Saturday, February 24, 2007

Writer's Notebook: Accepting Rejection

Today, I received a letter from an agent who had offered a nibble at my Tao of Hogwarts book. Since it contains a good object lesson for writers in handling rejection, I thought I'd quote it in full here:

Dear Brian:

Thank you for giving me the opportunity to consider THE TAO OF HOGWARTS. It's clever and smart and timely. However, after giving it much thought I feel that I'm not the right agent for this material. Another agent may feel differently, and so I encourage you to submit this elsewhere and wish you the best in finding the enthusiastic representation you deserve.


This is fairly standard fare for a rejection letter. That is, it delivers the message "we don't want it, look someplace else" with a rather shallow positivity that still doesn't give any real information about the reader's genuine reaction to the material. I am not for a moment swayed by the apparent compliments, though: note that they are all rather superficial, glossy terms that don't really convey anything substantive: "clever, smart, and timely" are not, in any event, what I would like Tao of Hogwarts to be.

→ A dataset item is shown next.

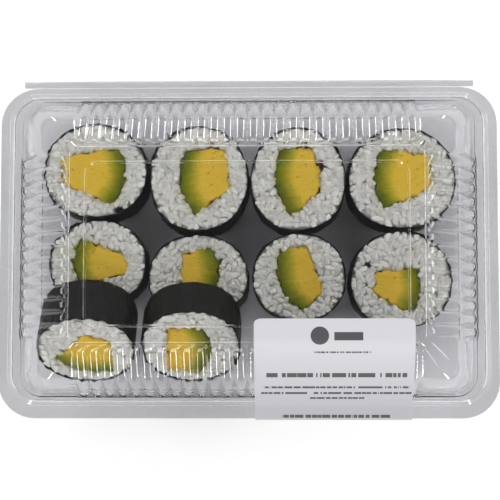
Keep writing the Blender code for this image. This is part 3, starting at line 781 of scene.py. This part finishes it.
class Shader:
    """Short calls for building one material's or one group's nodes."""

    def __init__(self, tree):
        self.tree = tree

    def add(self, kind, settings=None, **inputs):
        """A node with its settings and inputs, by name or as i and a number; an input is a value or a socket."""
        node = self.tree.nodes.new("ShaderNode" + kind)
        for key, value in (settings or {}).items():
            setattr(node, key, value)
        for key, value in inputs.items():
            numbered = key[0] == "i" and key[1:].isdigit()
            self.feed(node.inputs[int(key[1:]) if numbered else key.replace("_", " ")], value)
        return node

    def feed(self, socket, value):
        """Links a socket to a socket, or sets its value."""
        if isinstance(value, bpy.types.NodeSocket):
            self.tree.links.new(value, socket)
        else:
            socket.default_value = value

    def attribute(self, name):
        """A number that a piece carries at its points."""
        return self.add("Attribute", {"attribute_name": name}).outputs["Fac"]

    def maths(self, operation, *values):
        """A maths node's result."""
        node = self.add("Math", {"operation": operation})
        for socket, value in zip(node.inputs, values):
            self.feed(socket, value)
        return node.outputs[0]

    def mix(self, share, low, high):
        """A colour between two others."""
        node = self.add("Mix", {"data_type": "RGBA"})
        for index, value in ((0, share), (6, low), (7, high)):
            self.feed(node.inputs[index], value)
        return node.outputs[2]

    def ramp(self, value, stops):
        """A colour ramp through stops of (place, colour)."""
        node = self.add("ValToRGB")
        ramp = node.color_ramp
        while len(ramp.elements) < len(stops):
            ramp.elements.new(0.5)
        for element, (place, colour) in zip(ramp.elements, stops):
            element.position = place
            element.color = colour
        self.feed(node.inputs[0], value)
        return node.outputs[0]

    def between(self, value, low, high):
        """How far a value is from low to high, kept between 0 and 1."""
        node = self.add("MapRange", {"clamp": True}, Value=value)
        node.inputs["From Min"].default_value = low
        node.inputs["From Max"].default_value = high
        return node.outputs[0]


def new_material(name, **values):
    """A material with its Principled shader, and a helper for its nodes."""
    material = bpy.data.materials.new(name)
    material.use_nodes = True
    principled = material.node_tree.nodes["Principled BSDF"]
    for key, value in values.items():
        principled.inputs[key.replace("_", " ")].default_value = value
    return material, Shader(material.node_tree), principled


def new_group(name, inputs, outputs):
    """An empty node group with float inputs of given defaults, a Vector input first, and float outputs."""
    tree = bpy.data.node_groups.new(name, "ShaderNodeTree")
    tree.interface.new_socket("Vector", in_out="INPUT", socket_type="NodeSocketVector")
    for key, value in inputs.items():
        tree.interface.new_socket(key, in_out="INPUT", socket_type="NodeSocketFloat").default_value = value
    for key in outputs:
        tree.interface.new_socket(key, in_out="OUTPUT", socket_type="NodeSocketFloat")
    return tree, Shader(tree), tree.nodes.new("NodeGroupInput"), tree.nodes.new("NodeGroupOutput")


def mottle_group():
    """Uneven tone over a surface: coarse and fine noise, each with its own size and share, about 0.5."""
    tree, make, entry, leave = new_group(
        "Mottle", {"Coarse scale": 120.0, "Fine scale": 700.0, "Fine share": 0.35}, ("Tone",)
    )
    coarse = make.add("TexNoise", Vector=entry.outputs["Vector"], Scale=entry.outputs["Coarse scale"], Detail=2.0)
    fine = make.add("TexNoise", Vector=entry.outputs["Vector"], Scale=entry.outputs["Fine scale"], Detail=3.0)
    steady = make.maths("SUBTRACT", 1.0, entry.outputs["Fine share"])
    tone = make.maths(
        "ADD",
        make.maths("MULTIPLY", coarse.outputs[0], steady),
        make.maths("MULTIPLY", fine.outputs[0], entry.outputs["Fine share"]),
    )
    make.feed(leave.inputs[0], tone)
    return tree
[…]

In other words, the way to translate this message is not as a judgment upon the intrinsic value (or lack thereof) of the work, but rather as a bland statement from a worker in an inherently commercial realm. Very often, these folks test-market a prospect, and if the water seems cold, they drop it. This, of course, is information they're not likely to share with someone who is not going to be invited into their stable anyway. Thus, the generally non-informative and crisp, coldly genial reply.

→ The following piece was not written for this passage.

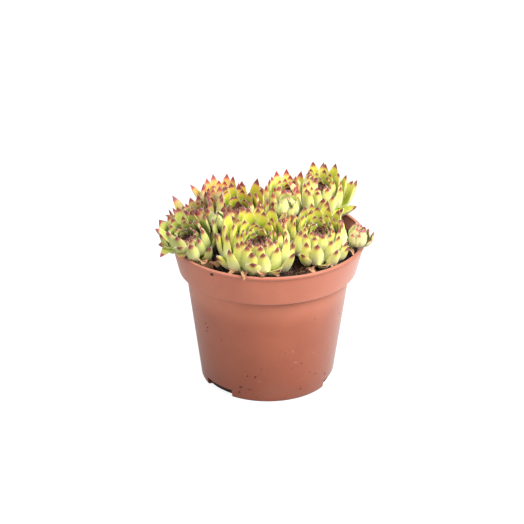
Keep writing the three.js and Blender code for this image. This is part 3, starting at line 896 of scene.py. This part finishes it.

The larger lesson here is that a reply like this deserves the same kind of reception that has engendered it in the first place. Agents and publishers have the same question for every work that crosses their path, and it's not "what is the artistic or social value of this?" Nope, the question they all ask is, "how much can I make on this thing?" If their answer to that question is "Nothing," then you might have written something of clarion insight or even great art, and you still have undiscovered treasure.

Just keep in mind that you're dealing with essentially corporate workers here: they're being paid to find investments that will deliver return—stuff that can be, as they say, "monetized." And like most corporate workers, they make plenty of mistakes. So if you can get some real information out of them—answers to the questions that are meaningful to you (such as, "what in my work lacks commercial potential, and what would you like to see that would make you more enthusiastic about that potential?"), then by all means do it.

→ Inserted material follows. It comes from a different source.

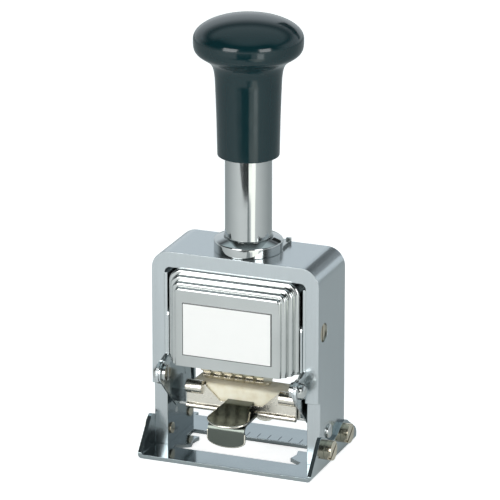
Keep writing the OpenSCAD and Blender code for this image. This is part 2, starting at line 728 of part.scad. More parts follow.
module ink_arm() difference() {
  side(arm_x0, arm_t) polygon(concat([for (a = [214:-14.8:66]) pivot + arm_boss_r * [cos(a), sin(a)]],
    [[-arm_front, pivot[1] + arm_shoulder]],
    [for (a = [180:-25:30]) arm_at(stroke) + arm_tip_r * [cos(a), sin(a)]],
    [for (a = [66:-22:0]) arm_at(0) + arm_lobe_r * [cos(a), sin(a)]],
    [[arm_waist, arm_waist_z], [tray_rear, side_wall_z], [tray_rear, rail_z], [tray_front, rail_z]]));
  side(arm_x0 - over, arm_t + over + over) track(arm_path(), pin_r + arm_slot_gap);
  rod(pivot_shank_r + run, arm_x0 - over, arm_x1 + over, pivot);
}
module ink_arm_right() color("#8f979c") ink_arm();
module ink_arm_left() color("#8f979c") mirror([1, 0, 0]) ink_arm();
module ink_tray() color("#9aa2a7") {
  both() {
    box(holder_half - rail_in, arm_x0, tray_front + tray_lip, tray_rear, rail_z, rail_z + rail_t);
    box(holder_half + tray_play, holder_half + tray_play + rail_t, tray_front + tray_lip, tray_rear, rail_z,
      side_wall_z);
  }
  box(-holder_half - rail_t, holder_half + rail_t, tray_rear - rail_t, tray_rear, rail_z, holder_back_z);
}

module pad_holder() color("#b9b3a4") {
  box(-holder_half, holder_half, tray_front, holder_rear, floor_z, floor_z + floor_t);
  front(tray_front, holder_wall) difference() {
    translate([-holder_half, floor_z]) square([holder_half + holder_half, front_wall_z - floor_z]);
    polygon([[-cut_low, cut_z], [cut_low, cut_z], [cut_top, front_wall_z + over],
      [-cut_top, front_wall_z + over]]);
  }
  both() {
    box(holder_half - holder_wall, holder_half, tray_front, holder_rear, floor_z, side_wall_z);
    rod(boss_r, boss_in, boss_out, [boss_y, boss_z]);
  }
  rod(bar_r, -holder_half, holder_half, [tray_front + bar_back, floor_z - bar_up]);
  front(tongue_y, tongue_t) {
    translate([tongue_x - tongue_half, tongue_low + tongue_r])
      square([tongue_half + tongue_half, floor_z - tongue_low - tongue_r]);
    translate([tongue_x, tongue_low + tongue_r]) scale([tongue_half / tongue_r, 1]) circle(r = tongue_r);
  }
}
module ink_pad() color("#e9dfc4") difference() {
  box(-holder_half + holder_wall + pad_gap, holder_half - holder_wall - pad_gap,
    tray_front + holder_wall + pad_gap, holder_rear - pad_gap, floor_z + floor_t, pad_top);
  both() rod(boss_r + boss_play, boss_in - boss_play, boss_out + boss_play, [boss_y, boss_z]);
}

// a leaf seen from the side: a flat strap that bends down through a quarter circle
function leaf(y0, z0, y1, z1, r) = concat([[y0, z0]],
  [for (i = [0:bends]) [y1 + r - r * sin(90 * i / bends), z0 - r + r * cos(90 * i / bends)]], [[y1, z1]]);
function turned(p) = [for (i = [len(p) - 1:-1:0]) p[i]];
module leaf_sheet(y0, z0, y1, z1, r)
  polygon(concat(leaf(y0, z0, y1, z1, r), turned(leaf(y0, z0 - tab_t, y1 + tab_t, z1, r - tab_t))));
// a leaf's front view: straight sides that end in half an ellipse
module leaf_end(half, low, round, top) polygon(concat(
  [for (a = [180:12:360]) [tab_x + half * cos(a), low + round + round * sin(a)]],
  [[tab_x + half, top], [tab_x - half, top]]));
// the upper tab's top from the side: flat where it rests in the holder's cut, then a slope to a flatter tip
function tab_top() = [[tray_front + holder_wall, cut_z + tab_t], [tab_bend_y, cut_z + tab_t], tab_dip,
  tab_tip + (tab_tip - tab_dip) / 2];
// half of its plan: half an ellipse at the tip, a flare, and the straight strap
function tab_plan(s, a0) = concat(
  [for (a = [a0:9:90]) [tab_x + s * tab_w / 2 * sin(a), tab_tip[0] + tab_end * (1 - cos(a))]],
  [[tab_x + s * strap_w / 2, tab_tip[0] + tab_end + tab_flare], [tab_x + s * strap_w / 2, tray_front + over]]);
module upper_finger_tab() color("#4d5550") intersection() {
  side(tab_x - tab_w, tab_w + tab_w) polygon(concat(tab_top(), turned([for (p = tab_top()) p - [0, tab_t]])));
  linear_extrude(cut_z + tab_t + over) polygon(concat(tab_plan(-1, 9), turned(tab_plan(1, 0))));
}
module lower_finger_tab() color("#4d5550") intersection() {
  side(tab_x - low_tab_w / 2, low_tab_w)
    leaf_sheet(tray_front + bar_back - bar_r, low_tab_z + tab_t, low_tab_y, low_tab_low, low_tab_r);
  front(low_tab_y - over, tray_front - low_tab_y + over + over)
    leaf_end(low_tab_w / 2, low_tab_low, low_tab_round, low_tab_z + tab_t + over);
}

// one numbering wheel with ten type faces and a ratchet
module type_wheel(i) color("#b9a877") translate([wheel_x0 + i * wheel_pitch, 0, 0]) difference() {
  union() {
    rod(rim_r, wheel_gap, wheel_gap + disc_t, [0, shaft_z]);
    translate([0, 0, shaft_z]) for (k = [0:teeth - 1]) rotate([360 / teeth * k, 0, 0])
      box(wheel_gap, wheel_gap + disc_t, -type_w / 2, type_w / 2, rim_r - over, type_top);
    translate([0, 0, shaft_z]) side(wheel_gap + disc_t, ratchet_t) polygon([for (k = [0:teeth - 1])
      for (r = [[ratchet_r, 0], [ratchet_r - tooth_h, tooth_turn]]) let (a = 360 / teeth * k + r[1])
        [r[0] * cos(a), r[0] * sin(a)]]);
  }
  rod(shaft_r + run, -over, wheel_pitch + over, [0, shaft_z]);
}
module type_wheel_1() type_wheel(0);
module type_wheel_2() type_wheel(1);
module type_wheel_3() type_wheel(2);
module type_wheel_4() type_wheel(3);
module type_wheel_5() type_wheel(4);
module type_wheel_6() type_wheel(5);

module pawl_arms() color("#8f979c") for (x = [pawl_left, pawl_right]) difference() {
  translate([0, 0, shaft_z]) side(x, pawl_t) {
    circle(r = pawl_boss_r);
    polygon(concat([[0, 0]], fan(comb_r1, comb_a0, rod_deg)));
    translate([rod_arm * cos(rod_deg), rod_arm * sin(rod_deg)]) circle(r = rod_r + rod_lobe);
  }
  rod(shaft_r + run, x - over, x + pawl_t + over, [0, shaft_z]);
  rod(rod_r, x - over, x + pawl_t + over, head_at(rod_deg));
}
module pawl_comb() color("#7d858a") translate([0, 0, shaft_z]) {
  side(pawl_left + pawl_t, pawl_right - pawl_left - pawl_t) sector(comb_r0, comb_r1, comb_a0, comb_a1);
  for (i = [0:wheels - 1]) side(wheel_x0 + i * wheel_pitch + finger_x, finger_w)
    sector(finger_r, comb_r0 + comb_lap, finger_a0, finger_a1);
}
module index_rod() color("#dfe3e6") rod(rod_r, rod_end - leg_x, leg_x - rod_end, head_at(rod_deg));

base_plate();
frame_yoke();
guide_bush();
key_pin();
spring_seat();
side_plate_left();
side_plate_right();
side_screws();
pad_pivot_screws();
base_screws();
leg_rivets();
lock_slide();
handle_knob();
knob_stud();
plunger_tube();
tube_plug();
tube_flange();
hanger_nut();
head_case();
front_cover();
back_cover();
label_plate();
wheel_hanger();
wheel_shaft();
shaft_clips();
wheel_spacers();
detent_comb();
cam_pins();
return_spring();
ink_arm_left();
ink_arm_right();
ink_tray();
pad_holder();
ink_pad();
upper_finger_tab();
lower_finger_tab();
type_wheel_1();
type_wheel_2();
type_wheel_3();
type_wheel_4();
type_wheel_5();
type_wheel_6();
pawl_arms();
pawl_comb();
index_rod();
selector_knob();
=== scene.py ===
# %% [markdown]
# # Numbering machine
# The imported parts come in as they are, in metres, with the plunger's axis upright at x = y = 0 and the
# base plate on z = 0. What shows most is built again here as smooth surfaces from formulas, each one
# inside the part that it stands for, and everything gets a finish made of nodes.

# %% Load the parts
import math
import bmesh
import bpy
import numpy as np
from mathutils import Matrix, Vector


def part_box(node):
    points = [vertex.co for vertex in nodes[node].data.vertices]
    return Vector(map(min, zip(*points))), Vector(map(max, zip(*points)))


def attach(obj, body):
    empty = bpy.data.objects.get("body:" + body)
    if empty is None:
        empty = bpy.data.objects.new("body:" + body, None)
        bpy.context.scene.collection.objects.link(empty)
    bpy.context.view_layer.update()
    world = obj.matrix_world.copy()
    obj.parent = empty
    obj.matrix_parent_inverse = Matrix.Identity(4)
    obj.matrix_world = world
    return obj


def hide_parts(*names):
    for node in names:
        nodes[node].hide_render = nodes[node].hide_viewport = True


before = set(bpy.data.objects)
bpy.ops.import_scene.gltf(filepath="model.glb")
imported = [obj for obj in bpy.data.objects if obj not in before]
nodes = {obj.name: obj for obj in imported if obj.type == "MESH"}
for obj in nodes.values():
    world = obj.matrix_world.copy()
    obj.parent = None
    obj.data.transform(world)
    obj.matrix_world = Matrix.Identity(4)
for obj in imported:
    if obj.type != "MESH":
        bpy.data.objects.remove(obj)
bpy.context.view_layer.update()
given = len(bpy.data.materials)
MM = 0.001

# %% [markdown]
# ## Tools for nodes
# A finish is a Principled shader with a few helpers: noise at a stated size, a colour ramp and a bump.
# Real sheet metal has no knife edges. A Bevel node bends the normal near each edge of a part, so its
# rims catch a thin bright line with no change to the solid.

# %% Node helpers
EDGE = 0.3 * MM


def main(m):
    """The material's Principled shader."""
    return m.node_tree.nodes["Principled BSDF"]


def shader(name, colour, metal=0.0, rough=0.4, **more):
    """A material with one Principled shader, its constants set straight on the sockets."""
    m = bpy.data.materials.new(name)
    m.use_nodes = True
    p = main(m)
    p.inputs["Base Color"].default_value = (*colour, 1)
    p.inputs["Metallic"].default_value = metal
    p.inputs["Roughness"].default_value = rough
    for key, value in more.items():
        p.inputs[key.replace("_", " ")].default_value = value
    return m


def add(m, kind, **values):
    """Adds a node and sets its properties or sockets by name."""
    n = m.node_tree.nodes.new(kind)
    for key, value in values.items():
        if hasattr(n, key):
            setattr(n, key, value)
        else:
            n.inputs[key.replace("_", " ")].default_value = value
    return n


def link(m, a, b):
    """Joins an output to an input."""
    m.node_tree.links.new(a, b)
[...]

But most of the time, these folks will be a dry well in that respect, because they don't want to waste their time at a dry well, no matter how many unseen springs may be feeding it. My solution to this is still developing—that is, I'm not sure what the hell to do about it yet. I thought that uploading excerpts of my books to the web and begging readers to offer feedback would be the ticket, but that doesn't seem to work. It seems that when it comes to creative endeavor, people tend to project their own sensitivity onto others, I don't know. The weird thing is that most of the truly creative people I know are fairly thick-skinned in terms of receiving criticism. Or perhaps the better metaphor would be "thick-webbed": they are open to all forms of comment and criticism, but they have a carefully-nurtured filtering process that sorts out the constructive and useful feedback from the misguided, superficial, or malicious stuff. Therefore, they benefit from solid critical insight on their work, while screening out what won't really help them.

But perhaps the final lesson in this is how difficult it seems to be in our culture to give constructive criticism: here in the blogosphere and even among the mainstream media, for example, we have one camp that slings arrows, mud, and various other substances in a shrill demonic monotone; while others walk on the proverbial eggs. Yet even that realization should encourage the writer or artist who is seeking a commercially viable audience. After all, if the supposed professionals of critical commentary can't get it right, why take an occasional rejection from an agent or a publisher personally?